AFFORDABLE HEALTHCARE

Relief as WHO approves low-cost drug for breast cancer treatment

A single dose of Trastuzumab, also known as Herceptin in Kenya, goes for more than Sh150,000

In Summary

About half of women diagnosed with the disease die each year with expensive costs blamed for lack f treatment

WHO director-general Tedros Adhanom at a press conference outside Afya House in Nairobi
GREEN LIGHT GIVEN: WHO director-general Tedros Adhanom at a press conference outside Afya House in Nairobi
Image: FILE

 

Breast cancer patients have gotten some relief after the World Health Organization approved the use of a low-cost drug to treat the disease.

Cancer treatment is very expensive and WHO said affordable medicine will cushion patients from poor families against prohibitive costs.

WHO said Trastuzumab, the breast cancer drug, has proven to be life-saving.

A single dose of Trastuzumab, also known as Herceptin in Kenya, goes for more than Sh150,000. WHO said the drug is vital for aggressive breast cancer.

The biosimilar version of the drug is expected to push the price downward by 65 per cent.

Trastuzumab was included in the WHO Essential Medicines List in 2015 as an essential treatment for about 20 per cent of strands of breast cancer.

With time, it has shown high efficacy in curing early stage breast cancer and in some cases more advanced forms of the disease, WHO said.

The WHO on Wednesday gave its quality seal of approval to a biologically similar formulation of the breast cancer drug.

On June 25 last year, the Kenya Network of Cancer Organisation wrote to the ministry expressing concern at the unavailability of the drug.

Statistics from the 2018 GLOBOCAN report by the WHO’s International Agency for Research on Cancer shows the disease is the leading type of cancer diagnosed in Kenya.

Out of the approximately 6,000 (5,985) women diagnosed with breast cancer each year, about half (2,553) die.

WHO says the approval of the use of Trastuzumab for treatment will reduce the deaths. Breast cancer remains the most common form of cancer in women according to the UN agency.

More than 2.1 million women were diagnosed with the disease in 2018.

More than 630,000 of them died, many because of late diagnosis and lack of access to affordable treatment.

WHO prequalification of biosimilar trastuzumab is good news for women everywhere,” WHO director-general Tedros Adhanom Ghebreyesus said.

The drug is produced by Dutch-based firm Samsung Bioepis and is the first trastuzumab product to be assessed by WHO and found comparable to the originator product in terms of efficacy, safety and quality, the global health agency said.
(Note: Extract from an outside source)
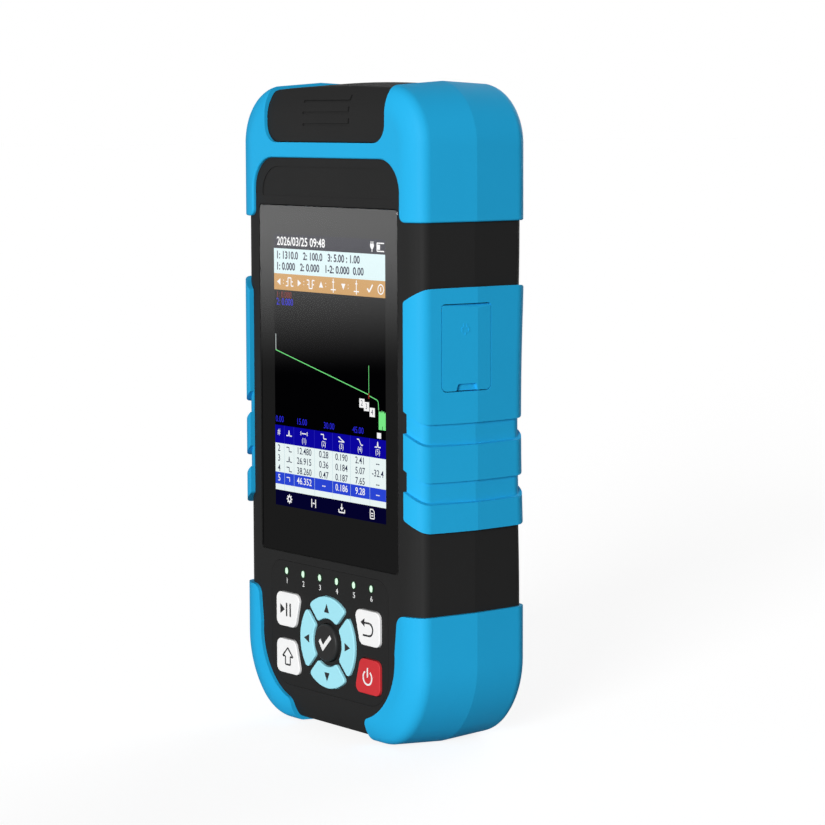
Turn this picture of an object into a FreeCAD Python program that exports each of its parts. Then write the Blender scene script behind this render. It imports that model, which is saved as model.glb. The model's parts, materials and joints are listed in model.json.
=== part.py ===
# Handheld optical time domain reflectometer, modelled in millimetres.
#
# The instrument stands upright: +Z is up, the display faces -Y and the origin is the middle of its
# foot.  A black two-part housing meets on a parting plane.  Both halves are drafted away from that
# plane, so a crease runs round the sides.  Rubber bumpers and side grips lie on the housing as skins
# of constant thickness, so each is cut from a grown copy of the housing's own outer form.
#
# Heights are measured from the crown or from the foot, so a taller housing gets a taller display
# and longer waist while the keypad, the port bay and the bumpers keep their sizes.
import math
import os

import FreeCAD
import Part

V = FreeCAD.Vector

# ---------------------------------------------------------------- driving dimensions
# Housing
BODY_WIDTH = 100.0            # black housing across the crease
BODY_HEIGHT = 215.2           # black housing, chin to crown
BODY_DEPTH = 43.5             # black housing, front face to rear face
PARTING_Y = 0.5               # plane in which the two halves meet
FRONT_DRAFT = 4.0             # degrees, walls of the front half
REAR_DRAFT = 3.0              # degrees, walls of the rear half
TOP_CORNER_R = 19.3
CROWN_R = 549.0               # the top edge is a very flat arc
FOOT_CORNER_SIDE_R = 30.7     # lower corners start with a large arc at the side...
FOOT_CORNER_BASE_R = 20.4     # ...and turn into the base with a smaller one
FOOT_CORNER_SPLIT = 45.0      # degrees of turn given to the large arc
FACE_EDGE_SLOPE = 30.0        # degrees, the band between front face and side wall
FACE_EDGE_DEPTH = 3.2         # how far the band falls behind the front face
FACE_EDGE_R = 11.6            # soft blend from the front face into the band
SIDE_EDGE_R = 3.5             # tighter blend from the band into the side wall
REAR_EDGE_R = 3.8
WALL = 2.4
WAIST_DEPTH = 1.3             # shallow hand waist across the rear face
RUN_GAP = 0.3                 # clearance round pieces that move
FIT_GAP = 0.1                 # clearance round pieces that are fitted in

# Rubber skins
BUMPER_T = 1.2
GRIP_T = 1.5
GRIP_GROOVE_T = 0.3           # rubber left under the grooves of the grips
FOOT_TRIM = 0.35              # shaved off the lowest bumper edge, to give a flat foot
BUMPER_DROP = 44.6            # lower edge of the upper bumper, below the crown
BUMPER_EDGE_R = 0.6           # rolled edge of the upper bumper's opening
ARCH_HALF_WIDTH = 40.6        # opening of the upper bumper round the header
ARCH_DROP = 24.75             # top of that opening, below the crown
ARCH_R = 10.7
ARCH_LIP_R = 2.4
BUMPER_FOOT_Z = 45.6          # upper edge of the lower bumpers
CHIN_HALF_WIDTH = 21.0        # black chin between the noses of the lower bumpers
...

Prequalification means WHO has assessed the medicine and it meets international standards, making it eligible for procurement by national health authorities.

“Women in many cultures suffer from gender disparity when it comes to accessing health services. In poor countries, there is the added burden of a lack of access to treatment for many, and the high cost of medicines. Effective, affordable breast cancer treatment should be a right for all women, not the privilege of a few.”

Even though a few biosimilars of the drug have come to market in the last five years, none had been prequalified by WHO.

“We need to act now and try to avoid more preventable deaths,” WHO assistant director-general for Medicines and Health Products Mariângela Simão said.

“The availability of biosimilars has decreased prices, making even innovative treatments more affordable and hopefully available to more people.”

A recent WHO study of breast cancer in sub-Saharan Africa found that of 1,325 women surveyed in three countries, cancer treatment had not been initiated within one year of diagnosis for 227 (17 per cent) and for 185 (14 per cent) women with stage I-III disease.

Self-reported treatment barriers confirmed costs as a major contributor to not receiving medication.

WHO’s International Agency for Research on Cancer estimates that by 2040, the number of diagnosed breast cancer cases will reach 3.1 million, with the greatest increase in low- and middle-income countries.

WHO prequalification is a seal of good quality that makes a drug company’s product eligible for bulk procurement by United Nations agencies.

But in the case of drugs for cancer and other non-communicable diseases, there are almost no UN-based donor programmes for procurement and supply to low-income countries.

In July 2018, WHO launched a pilot project expanding the scope of prequalification to two biotherapeutic medicines, including rituximab used to treat certain leukemias and lymphomas, along with trastuzumab, as a step towards making some of the most expensive treatments for cancer more widely available in low- and middle-income countries.

Biotherapeutic medicines, which are produced from biological sources such as cells rather than synthesized chemicals, are important treatments for some cancers and other non-communicable diseases.

Like generic medicines, biosimilars can be much less expensive versions of innovator biotherapeutics while keeping the same effectiveness.